### YOUR INSTRUCTIONS
Output the data that follows exactly, line for line.
§ §
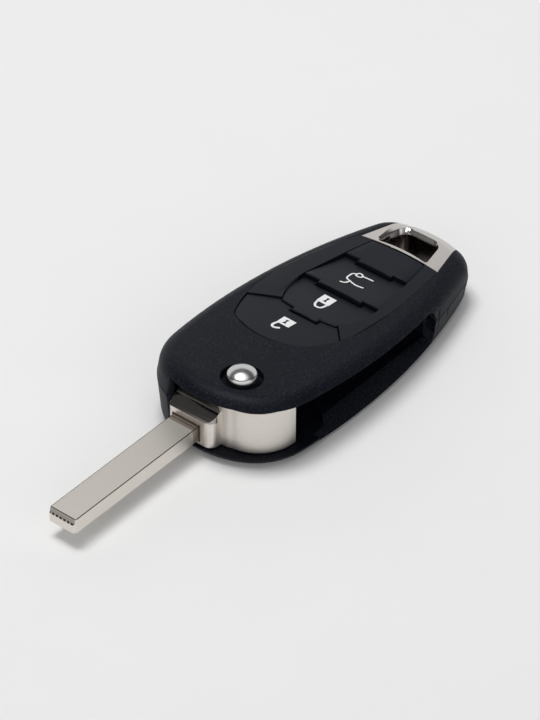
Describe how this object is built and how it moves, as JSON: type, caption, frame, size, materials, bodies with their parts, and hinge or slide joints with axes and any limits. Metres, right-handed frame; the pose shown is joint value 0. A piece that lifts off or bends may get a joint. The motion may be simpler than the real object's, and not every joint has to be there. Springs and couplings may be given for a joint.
{
  "type": "flip key fob shell",
  "caption": "Flip key fob shell with swing-out blank blade, release button, sloping press keys and a metal key ring loop.",
  "frame": {"origin": "middle of the case outline on the flat back face", "axes": "+X from the blade tip to the key ring loop, +Y to the side away from the blade slot, +Z out of the button side"},
  "size_m": [0.1185, 0.0389, 0.0186],
  "materials": {
    "case_plastic": "black moulded plastic with a fine sparkling grain",
    "key_plastic": "smooth satin blue-grey black plastic",
    "tray_plastic": "plain black plastic",
    "membrane_rubber": "dark grey silicone rubber",
    "satin_nickel": "satin nickel plated die casting",
    "blade_nickel": "nickel plated brass blank",
    "pin_steel": "plain steel",
    "button_chrome": "polished chrome"
  },
  "bodies": {
    "case": {"lower_cover": "case_plastic", "upper_cover": "case_plastic", "key_ring_loop": "satin_nickel", "button_bezel": "key_plastic", "blank_cap": "key_plastic", "keypad_membrane": "membrane_rubber", "board_tray": "tray_plastic", "spring_cup": "tray_plastic", "flip_spring": "pin_steel"},
    "blade_unit": {"blade_holder": "satin_nickel", "key_blade": "blade_nickel", "blade_roll_pin": "pin_steel"},
    "release_unit": {"release_button": "button_chrome", "lock_cog": "pin_steel"},
    "unlock_key": {"unlock_button": "key_plastic"},
    "lock_key": {"lock_button": "key_plastic"},
    "boot_key": {"boot_button": "key_plastic"}
  },
  "joints": [
    {"name": "blade_flip", "type": "hinge", "parent": "case", "child": "blade_unit", "pos_m": [-0.0304, -0.0044, 0.008], "axis": [0, 0, 1], "range_deg": [0, 180], "stiffness_Nm_per_rad": 0.02, "springref_deg": -28.65},
    {"name": "release_press", "type": "slide", "parent": "case", "child": "release_unit", "axis": [0, 0, -1], "range_m": [0, 0.0016], "stiffness_N_per_m": 2500, "springref_m": -0.002, "deforming": ["flip_spring"]},
    {"name": "unlock_press", "type": "slide", "parent": "case", "child": "unlock_key", "axis": [-0.0718, 0, -0.9974], "range_m": [0, 0.0005], "stiffness_N_per_m": 3000, "springref_m": -0.0005},
    {"name": "lock_press", "type": "slide", "parent": "case", "child": "lock_key", "axis": [-0.0718, 0, -0.9974], "range_m": [0, 0.0005], "stiffness_N_per_m": 3000, "springref_m": -0.0005},
    {"name": "boot_press", "type": "slide", "parent": "case", "child": "boot_key", "axis": [-0.0718, 0, -0.9974], "range_m": [0, 0.0005], "stiffness_N_per_m": 3000, "springref_m": -0.0005}
  ]
}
§ §
### RESPONSE FOR THIS EXERCISE
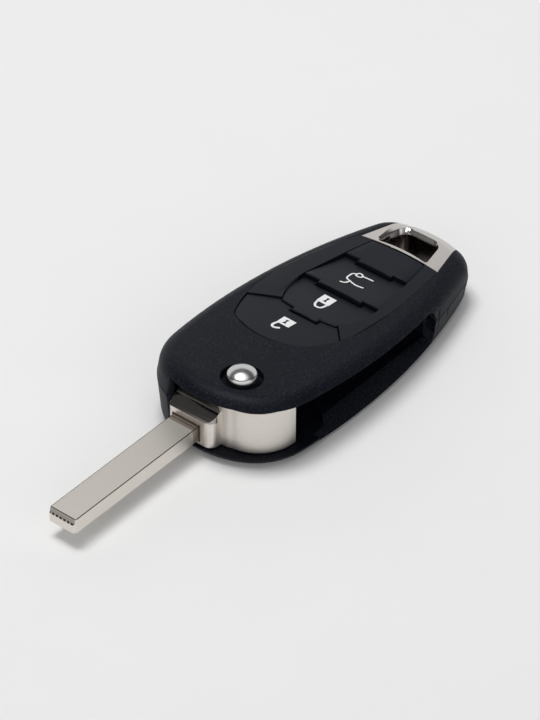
Describe how this object is built and how it moves, as JSON: type, caption, frame, size, materials, bodies with their parts, and hinge or slide joints with axes and any limits. Metres, right-handed frame; the pose shown is joint value 0. A piece that lifts off or bends may get a joint. The motion may be simpler than the real object's, and not every joint has to be there. Springs and couplings may be given for a joint.
{
  "type": "flip key fob shell",
  "caption": "Flip key fob shell with swing-out blank blade, release button, sloping press keys and a metal key ring loop.",
  "frame": {"origin": "middle of the case outline on the flat back face", "axes": "+X from the blade tip to the key ring loop, +Y to the side away from the blade slot, +Z out of the button side"},
  "size_m": [0.1185, 0.0389, 0.0186],
  "materials": {
    "case_plastic": "black moulded plastic with a fine sparkling grain",
    "key_plastic": "smooth satin blue-grey black plastic",
    "tray_plastic": "plain black plastic",
    "membrane_rubber": "dark grey silicone rubber",
    "satin_nickel": "satin nickel plated die casting",
    "blade_nickel": "nickel plated brass blank",
    "pin_steel": "plain steel",
    "button_chrome": "polished chrome"
  },
  "bodies": {
    "case": {"lower_cover": "case_plastic", "upper_cover": "case_plastic", "key_ring_loop": "satin_nickel", "button_bezel": "key_plastic", "blank_cap": "key_plastic", "keypad_membrane": "membrane_rubber", "board_tray": "tray_plastic", "spring_cup": "tray_plastic", "flip_spring": "pin_steel"},
    "blade_unit": {"blade_holder": "satin_nickel", "key_blade": "blade_nickel", "blade_roll_pin": "pin_steel"},
    "release_unit": {"release_button": "button_chrome", "lock_cog": "pin_steel"},
    "unlock_key": {"unlock_button": "key_plastic"},
    "lock_key": {"lock_button": "key_plastic"},
    "boot_key": {"boot_button": "key_plastic"}
  },
  "joints": [
    {"name": "blade_flip", "type": "hinge", "parent": "case", "child": "blade_unit", "pos_m": [-0.0304, -0.0044, 0.008], "axis": [0, 0, 1], "range_deg": [0, 180], "stiffness_Nm_per_rad": 0.02, "springref_deg": -28.65},
    {"name": "release_press", "type": "slide", "parent": "case", "child": "release_unit", "axis": [0, 0, -1], "range_m": [0, 0.0016], "stiffness_N_per_m": 2500, "springref_m": -0.002, "deforming": ["flip_spring"]},
    {"name": "unlock_press", "type": "slide", "parent": "case", "child": "unlock_key", "axis": [-0.0718, 0, -0.9974], "range_m": [0, 0.0005], "stiffness_N_per_m": 3000, "springref_m": -0.0005},
    {"name": "lock_press", "type": "slide", "parent": "case", "child": "lock_key", "axis": [-0.0718, 0, -0.9974], "range_m": [0, 0.0005], "stiffness_N_per_m": 3000, "springref_m": -0.0005},
    {"name": "boot_press", "type": "slide", "parent": "case", "child": "boot_key", "axis": [-0.0718, 0, -0.9974], "range_m": [0, 0.0005], "stiffness_N_per_m": 3000, "springref_m": -0.0005}
  ]
}